Permenter entered a disclaimer.

The defendants demurred to the bill of complaint on grounds:

"1st. That the allegations of said bill are vague, indefinite and uncertain.

"2nd. That the allegations of said bill show that the complainants have a full and complete remedy at law.

"3rd. That the allegations of said bill do not establish a trust which can be enforced in a court of equity.

"4th. That the said bill does not allege that the agreement therein set forth was in writing.

"5th. That the said bill does not state such a cause as entitles the complainants to the relief prayed, or any relief whatever in a court of equity."

The demurrer was sustained and complainants failing to amend, the bill of complaint was dismissed and complainants appealed.

Allegations of conclusions not sustained by facts alleged are not admitted by demurrer.

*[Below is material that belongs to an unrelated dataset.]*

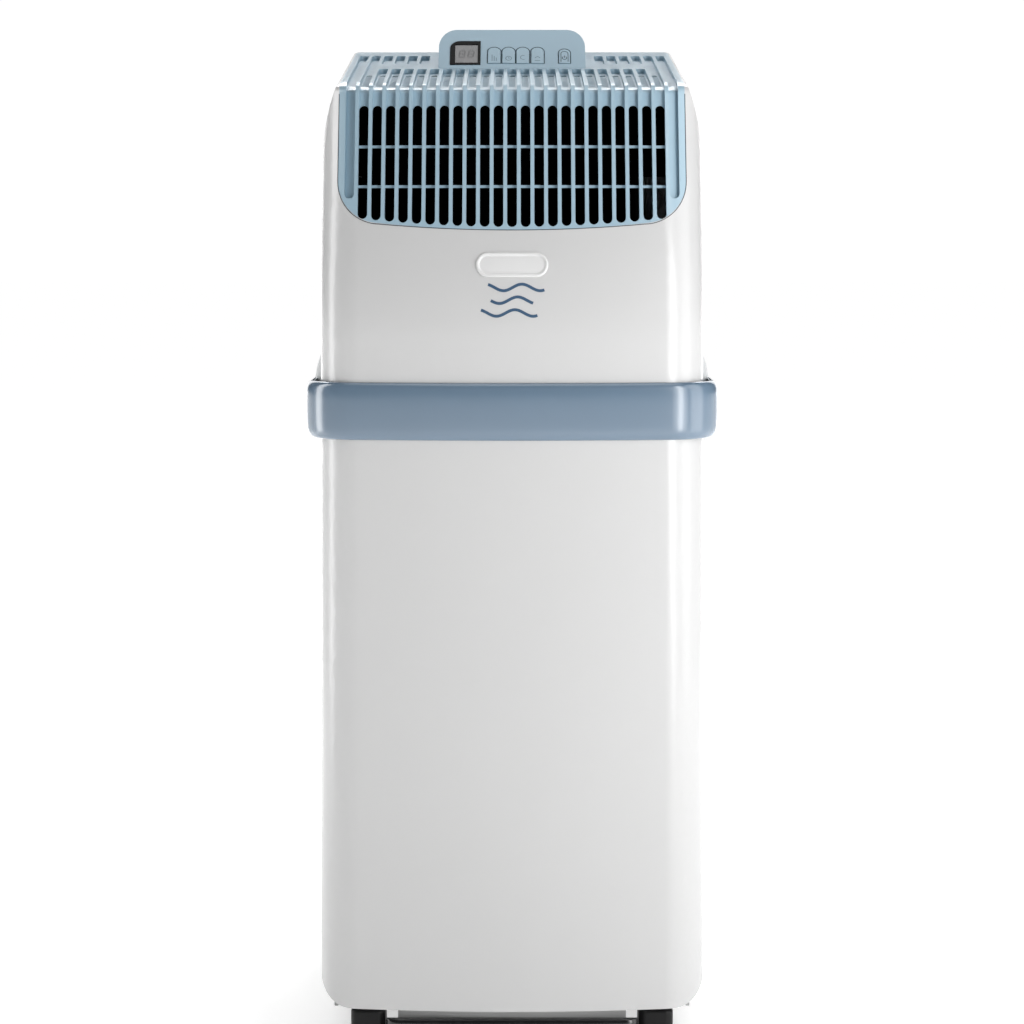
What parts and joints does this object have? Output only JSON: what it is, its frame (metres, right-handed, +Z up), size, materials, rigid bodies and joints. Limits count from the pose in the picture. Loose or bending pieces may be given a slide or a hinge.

The allegations of the bill of complaint that are admitted by the demurrer do not clearly show the taking of a conveyance of land with an obligation in the nature of a trust to hold it for, or to convey it to complainants, and a breach of the obligation; but merely show a breach of contract with reference to making sales of lands conveyed to the defendants pursuant to an agreement giving complainant substantial legal if not also equitable rights in making sales of the property for which breach of contract an action at law would not afford an adequate remedy. The allegations of fact that are admitted by the demurrer may not show that the complainants have an equitable right or interest in the land; but under the allegations that are admitted by the demurrer, rights may be proven with reference to making sales and applying the proceeds of the lands, as to which the remedies afforded in courts of law are inadequate, therefore there is equity in the bill and the demurrer should have been overruled. See Wells v. Williams, 80 Fla. 498, 86 South. Rep. 336; Florida East Coast R. Co. v. City of Miami, 80 Fla. 329, 86 South. Rep. 208; Boone v. Gay, 84 Fla. 589; 94 South. Rep. 501; Leavine v. Belt Automobile Indemnity Ass'n., 88 Fla. 553, 102 South. Rep. 768.



ELLIS, C. J., AND STRUM AND BROWN, J. J., concur in the opinion.